EXERCISE TASK >> Return every record verbatim.

ENTRIES >>
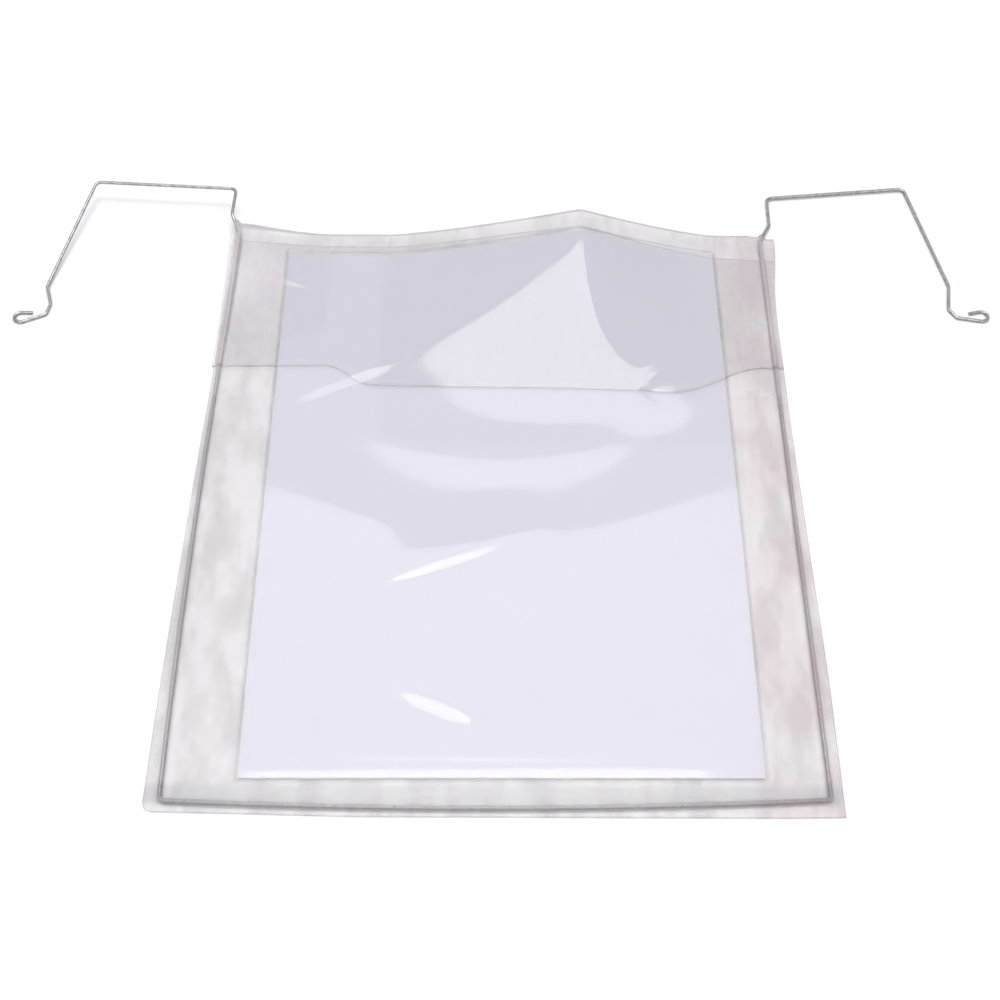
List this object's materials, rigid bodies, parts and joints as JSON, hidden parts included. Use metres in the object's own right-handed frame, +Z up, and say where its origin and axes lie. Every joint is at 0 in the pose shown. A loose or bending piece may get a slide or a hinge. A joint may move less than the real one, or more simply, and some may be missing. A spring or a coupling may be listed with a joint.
{
  "type": "wire document pocket",
  "caption": "Clear film pocket with a rain flap and a bent wire hanger welded into its edge, whose ends form hooks with eyes; a sheet of paper is inside.",
  "frame": {"origin": "on the table, under the middle of the whole part's box", "axes": "+X across the pocket to the right, +Y up the pocket towards the hooks, +Z up from the table, the front film's side"},
  "size_m": [0.4664, 0.3636, 0.0194],
  "materials": {
    "wire": "bright galvanised wire",
    "film": "clear glossy film",
    "paper": "plain matt"
  },
  "bodies": {
    "root": {"wire_hanger": "wire", "back_film_with_flap": "film", "front_film": "film", "document_sheet": "paper"}
  },
  "joints": []
}
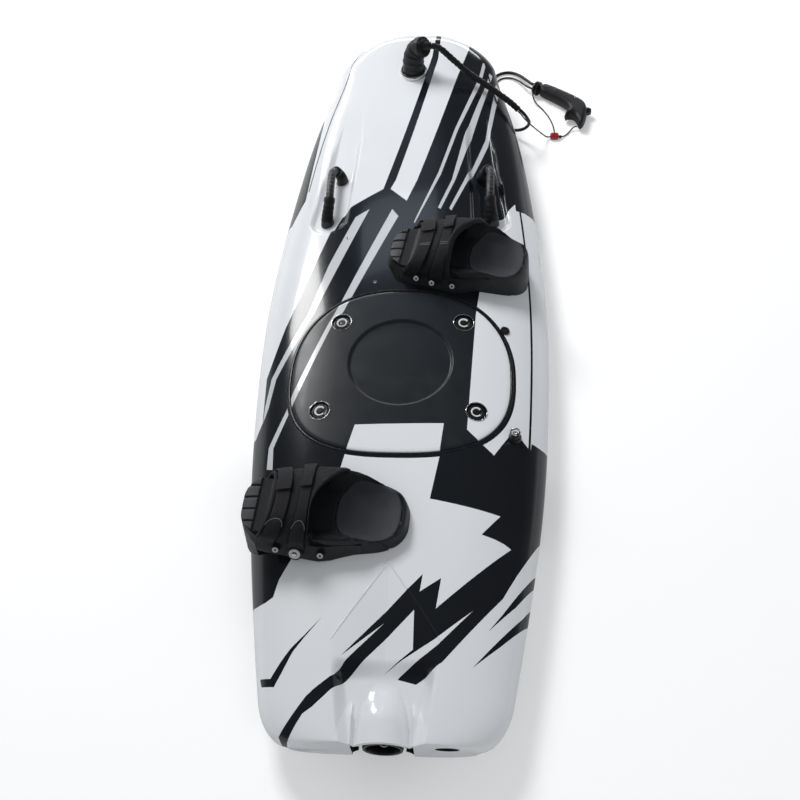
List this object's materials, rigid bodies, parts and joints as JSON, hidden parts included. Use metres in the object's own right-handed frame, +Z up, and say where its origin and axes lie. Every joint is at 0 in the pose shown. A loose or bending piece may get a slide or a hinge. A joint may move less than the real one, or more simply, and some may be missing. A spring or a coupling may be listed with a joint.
{
  "type": "motorized surfboard",
  "caption": "Water jet surfboard with a lift-off engine hatch, foot bindings, side carrying grips and a hand throttle on a cable from the nose.",
  "frame": {"origin": "amidships on the flat of the bottom, which is the plane the board rests on", "axes": "+Y towards the nose, +X to starboard, +Z up out of the deck"},
  "size_m": [0.7472, 1.8346, 0.2597],
  "materials": {
    "board_white": "gloss pearl white lacquer with near black and pale grey graphics",
    "hatch_black": "satin black lacquer with a white block",
    "rubber": "matte black",
    "steel": "machined stainless",
    "dark_metal": "dark anodised",
    "plastic": "satin black moulding",
    "sole": "moulded foam rubber",
    "padding": "black padded upper",
    "webbing": "black webbing",
    "chrome": "polished",
    "red_plastic": "red moulding",
    "cord": "thin black cord"
  },
  "bodies": {
    "board": {"deck": "board_white", "hull": "board_white", "hatch_seal": "rubber", "engine_block": "dark_metal", "pump_housing": "dark_metal", "jet_nozzle": "steel", "intake_grate": "dark_metal", "fin_left": "plastic", "fin_right": "plastic", "exhaust_outlet": "rubber", "grip_left": "rubber", "grip_left_boot_aft": "rubber", "grip_left_boot_fore": "rubber", "grip_right": "rubber", "grip_right_boot_aft": "rubber", "grip_right_boot_fore": "rubber", "front_binding_sole": "sole", "front_binding_arch": "padding", "front_strap_toe": "webbing", "front_strap_heel": "webbing", "rear_binding_sole": "sole", "rear_binding_arch": "padding", "rear_strap_toe": "webbing", "rear_strap_heel": "webbing", "drain_cap": "plastic", "leash_post": "plastic", "leash_eye": "chrome", "outlet_ring": "chrome", "cable_boot": "rubber", "throttle_grip": "plastic", "throttle_collar": "plastic", "stop_button": "plastic", "stop_clip": "red_plastic", "cable_sleeve": "rubber", "throttle_cable": "rubber", "stop_cable": "rubber", "lanyard_long": "cord", "lanyard_collar": "cord", "lanyard_grip": "cord"},
    "hatch": {"hatch_lid": "hatch_black", "hatch_latch_1": "steel", "hatch_latch_2": "steel", "hatch_latch_3": "steel", "hatch_latch_4": "steel"},
    "impeller": {"impeller": "steel"}
  },
  "joints": [
    {"name": "hatch_lift", "type": "slide", "parent": "board", "child": "hatch", "axis": [0, 0, 1], "range_m": [0, 0.12]},
    {"name": "impeller_spin", "type": "hinge", "parent": "board", "child": "impeller", "pos_m": [0, -0.7, 0.072], "axis": [0, 1, 0], "continuous": true}
  ]
}
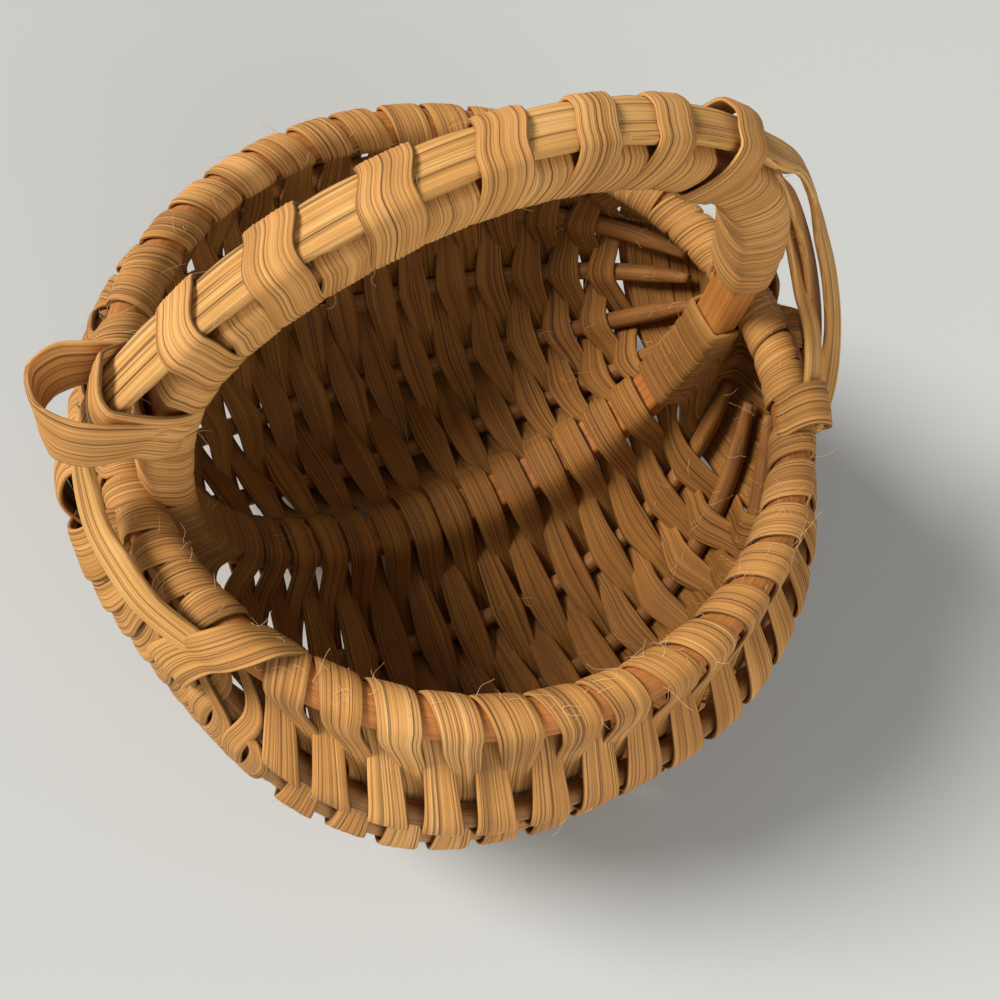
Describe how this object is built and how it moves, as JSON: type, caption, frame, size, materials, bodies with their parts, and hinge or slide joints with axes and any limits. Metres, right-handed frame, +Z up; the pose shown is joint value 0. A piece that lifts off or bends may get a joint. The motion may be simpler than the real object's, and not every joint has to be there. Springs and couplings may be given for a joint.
{
  "type": "buttocks basket",
  "caption": "Small twin-lobed basket with a fixed hoop handle, woven of flat splints on round ribs and two crossed bent hoops, with a wrapped handle and lashed ears.",
  "frame": {"origin": "on the ground under the middle of the basket's bounding box", "axes": "+Z up; X through the two ears, where the hoops cross, with the loose strands at +X; -Y is the front lobe"},
  "size_m": [0.1252, 0.1242, 0.1185],
  "materials": {
    "bent_hoop": "smooth, worn and slightly glossy brown",
    "rib_wood": "round, dry, warm brown",
    "splint": "dry, matt, with fine lengthwise ridges",
    "lashing": "dry, matt, with fine lengthwise ridges",
    "overlay_wood": "weathered, coarse grained and matt"
  },
  "bodies": {
    "root": {"rim_hoop": "bent_hoop", "handle_hoop": "bent_hoop", "handle_overlay": "overlay_wood", "overlay_strand_middle": "overlay_wood", "overlay_strand_inner": "overlay_wood", "handle_tie_loop": "splint", "handle_wrap": "splint", "ear_lashing_left": "lashing", "ear_lashing_right": "lashing", "rib_front_1": "rib_wood", "rib_back_1": "rib_wood", "rib_front_2": "rib_wood", "rib_back_2": "rib_wood", "rib_front_3": "rib_wood", "rib_back_3": "rib_wood", "rib_front_4": "rib_wood", "rib_back_4": "rib_wood", "rib_front_5": "rib_wood", "rib_back_5": "rib_wood", "weaver_1": "splint", "weaver_2": "splint", "weaver_3": "splint", "weaver_4": "splint", "weaver_5": "splint", "weaver_6": "splint", "weaver_7": "splint"}
  },
  "joints": []
}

EXERCISE ANSWER >>
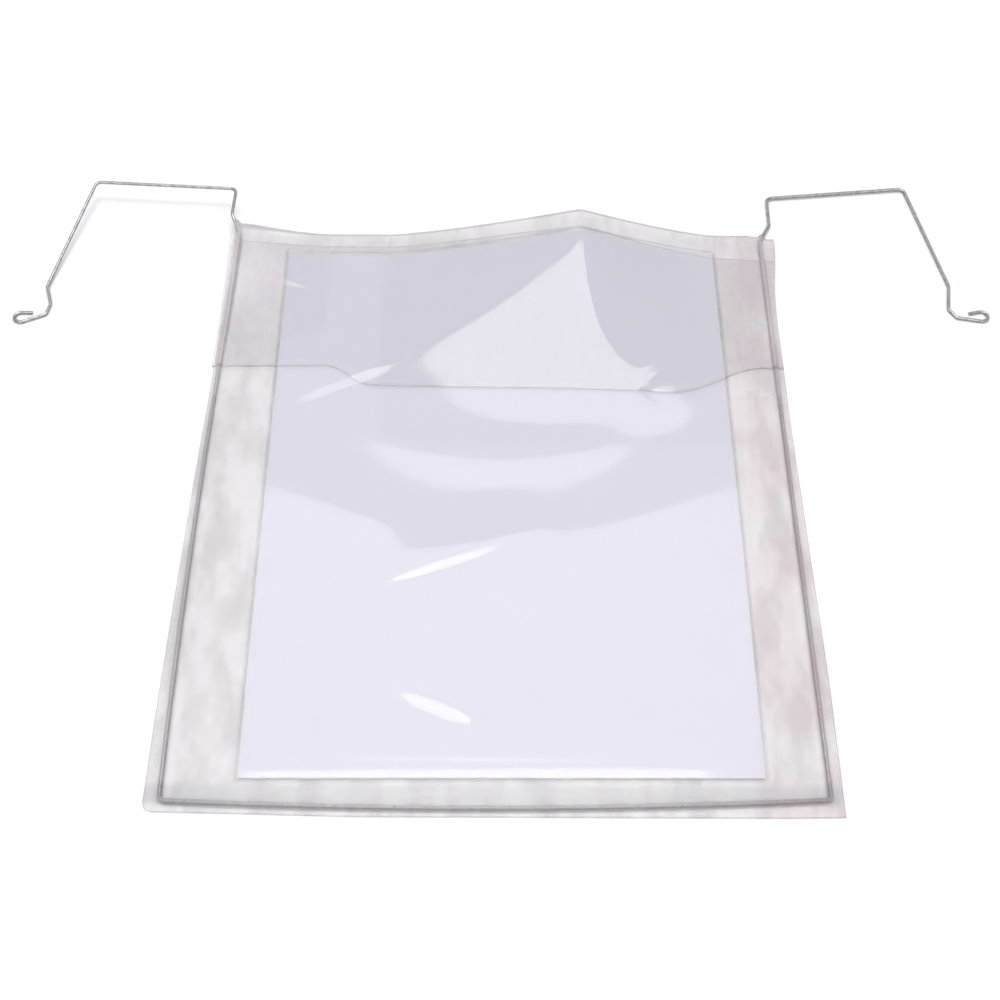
List this object's materials, rigid bodies, parts and joints as JSON, hidden parts included. Use metres in the object's own right-handed frame, +Z up, and say where its origin and axes lie. Every joint is at 0 in the pose shown. A loose or bending piece may get a slide or a hinge. A joint may move less than the real one, or more simply, and some may be missing. A spring or a coupling may be listed with a joint.
{
  "type": "wire document pocket",
  "caption": "Clear film pocket with a rain flap and a bent wire hanger welded into its edge, whose ends form hooks with eyes; a sheet of paper is inside.",
  "frame": {"origin": "on the table, under the middle of the whole part's box", "axes": "+X across the pocket to the right, +Y up the pocket towards the hooks, +Z up from the table, the front film's side"},
  "size_m": [0.4664, 0.3636, 0.0194],
  "materials": {
    "wire": "bright galvanised wire",
    "film": "clear glossy film",
    "paper": "plain matt"
  },
  "bodies": {
    "root": {"wire_hanger": "wire", "back_film_with_flap": "film", "front_film": "film", "document_sheet": "paper"}
  },
  "joints": []
}
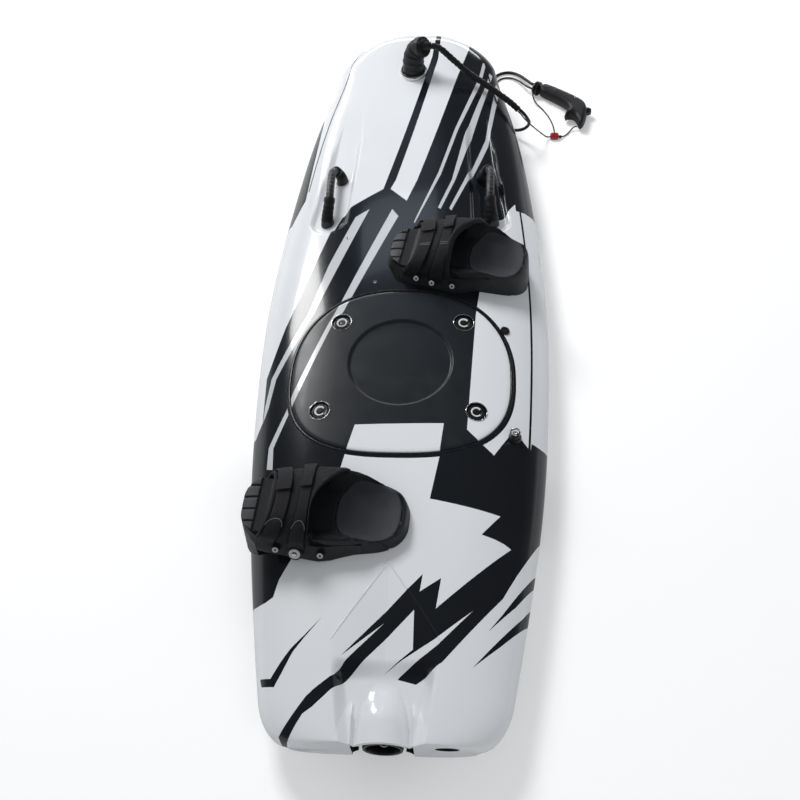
List this object's materials, rigid bodies, parts and joints as JSON, hidden parts included. Use metres in the object's own right-handed frame, +Z up, and say where its origin and axes lie. Every joint is at 0 in the pose shown. A loose or bending piece may get a slide or a hinge. A joint may move less than the real one, or more simply, and some may be missing. A spring or a coupling may be listed with a joint.
{
  "type": "motorized surfboard",
  "caption": "Water jet surfboard with a lift-off engine hatch, foot bindings, side carrying grips and a hand throttle on a cable from the nose.",
  "frame": {"origin": "amidships on the flat of the bottom, which is the plane the board rests on", "axes": "+Y towards the nose, +X to starboard, +Z up out of the deck"},
  "size_m": [0.7472, 1.8346, 0.2597],
  "materials": {
    "board_white": "gloss pearl white lacquer with near black and pale grey graphics",
    "hatch_black": "satin black lacquer with a white block",
    "rubber": "matte black",
    "steel": "machined stainless",
    "dark_metal": "dark anodised",
    "plastic": "satin black moulding",
    "sole": "moulded foam rubber",
    "padding": "black padded upper",
    "webbing": "black webbing",
    "chrome": "polished",
    "red_plastic": "red moulding",
    "cord": "thin black cord"
  },
  "bodies": {
    "board": {"deck": "board_white", "hull": "board_white", "hatch_seal": "rubber", "engine_block": "dark_metal", "pump_housing": "dark_metal", "jet_nozzle": "steel", "intake_grate": "dark_metal", "fin_left": "plastic", "fin_right": "plastic", "exhaust_outlet": "rubber", "grip_left": "rubber", "grip_left_boot_aft": "rubber", "grip_left_boot_fore": "rubber", "grip_right": "rubber", "grip_right_boot_aft": "rubber", "grip_right_boot_fore": "rubber", "front_binding_sole": "sole", "front_binding_arch": "padding", "front_strap_toe": "webbing", "front_strap_heel": "webbing", "rear_binding_sole": "sole", "rear_binding_arch": "padding", "rear_strap_toe": "webbing", "rear_strap_heel": "webbing", "drain_cap": "plastic", "leash_post": "plastic", "leash_eye": "chrome", "outlet_ring": "chrome", "cable_boot": "rubber", "throttle_grip": "plastic", "throttle_collar": "plastic", "stop_button": "plastic", "stop_clip": "red_plastic", "cable_sleeve": "rubber", "throttle_cable": "rubber", "stop_cable": "rubber", "lanyard_long": "cord", "lanyard_collar": "cord", "lanyard_grip": "cord"},
    "hatch": {"hatch_lid": "hatch_black", "hatch_latch_1": "steel", "hatch_latch_2": "steel", "hatch_latch_3": "steel", "hatch_latch_4": "steel"},
    "impeller": {"impeller": "steel"}
  },
  "joints": [
    {"name": "hatch_lift", "type": "slide", "parent": "board", "child": "hatch", "axis": [0, 0, 1], "range_m": [0, 0.12]},
    {"name": "impeller_spin", "type": "hinge", "parent": "board", "child": "impeller", "pos_m": [0, -0.7, 0.072], "axis": [0, 1, 0], "continuous": true}
  ]
}
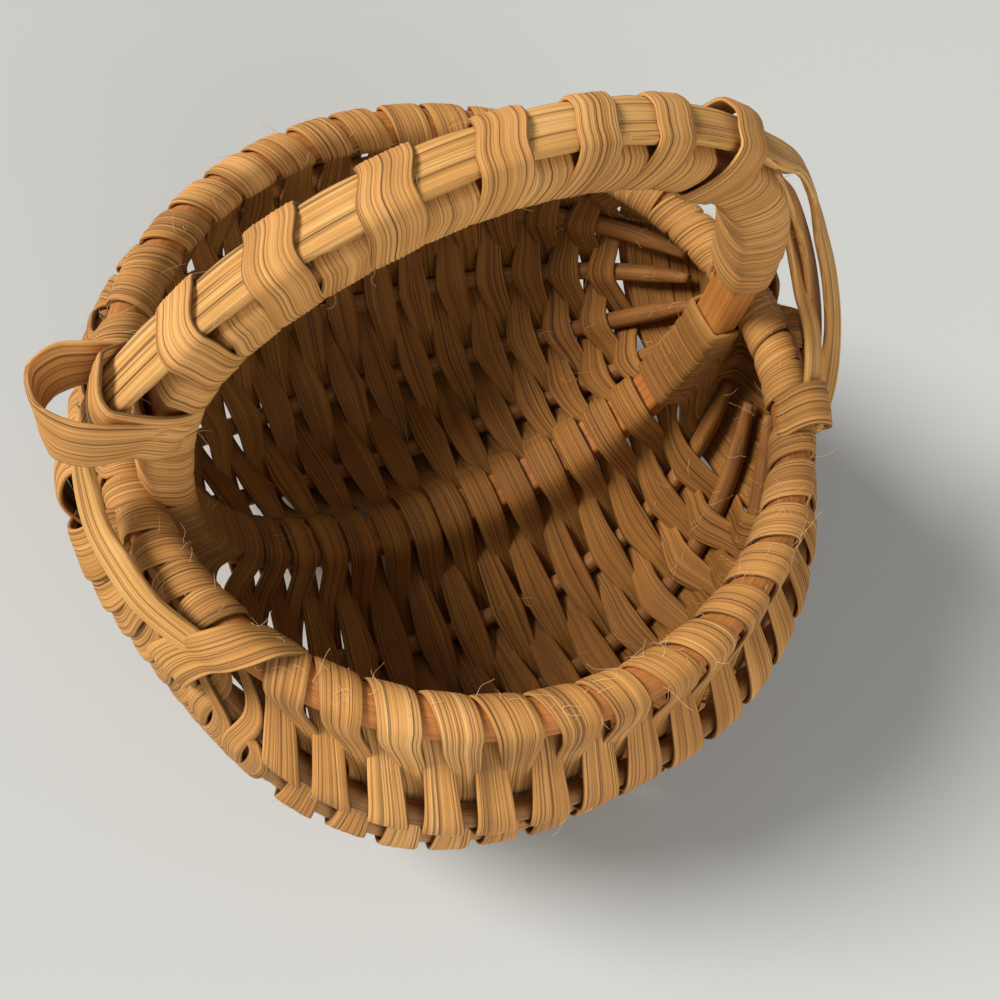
Describe how this object is built and how it moves, as JSON: type, caption, frame, size, materials, bodies with their parts, and hinge or slide joints with axes and any limits. Metres, right-handed frame, +Z up; the pose shown is joint value 0. A piece that lifts off or bends may get a joint. The motion may be simpler than the real object's, and not every joint has to be there. Springs and couplings may be given for a joint.
{
  "type": "buttocks basket",
  "caption": "Small twin-lobed basket with a fixed hoop handle, woven of flat splints on round ribs and two crossed bent hoops, with a wrapped handle and lashed ears.",
  "frame": {"origin": "on the ground under the middle of the basket's bounding box", "axes": "+Z up; X through the two ears, where the hoops cross, with the loose strands at +X; -Y is the front lobe"},
  "size_m": [0.1252, 0.1242, 0.1185],
  "materials": {
    "bent_hoop": "smooth, worn and slightly glossy brown",
    "rib_wood": "round, dry, warm brown",
    "splint": "dry, matt, with fine lengthwise ridges",
    "lashing": "dry, matt, with fine lengthwise ridges",
    "overlay_wood": "weathered, coarse grained and matt"
  },
  "bodies": {
    "root": {"rim_hoop": "bent_hoop", "handle_hoop": "bent_hoop", "handle_overlay": "overlay_wood", "overlay_strand_middle": "overlay_wood", "overlay_strand_inner": "overlay_wood", "handle_tie_loop": "splint", "handle_wrap": "splint", "ear_lashing_left": "lashing", "ear_lashing_right": "lashing", "rib_front_1": "rib_wood", "rib_back_1": "rib_wood", "rib_front_2": "rib_wood", "rib_back_2": "rib_wood", "rib_front_3": "rib_wood", "rib_back_3": "rib_wood", "rib_front_4": "rib_wood", "rib_back_4": "rib_wood", "rib_front_5": "rib_wood", "rib_back_5": "rib_wood", "weaver_1": "splint", "weaver_2": "splint", "weaver_3": "splint", "weaver_4": "splint", "weaver_5": "splint", "weaver_6": "splint", "weaver_7": "splint"}
  },
  "joints": []
}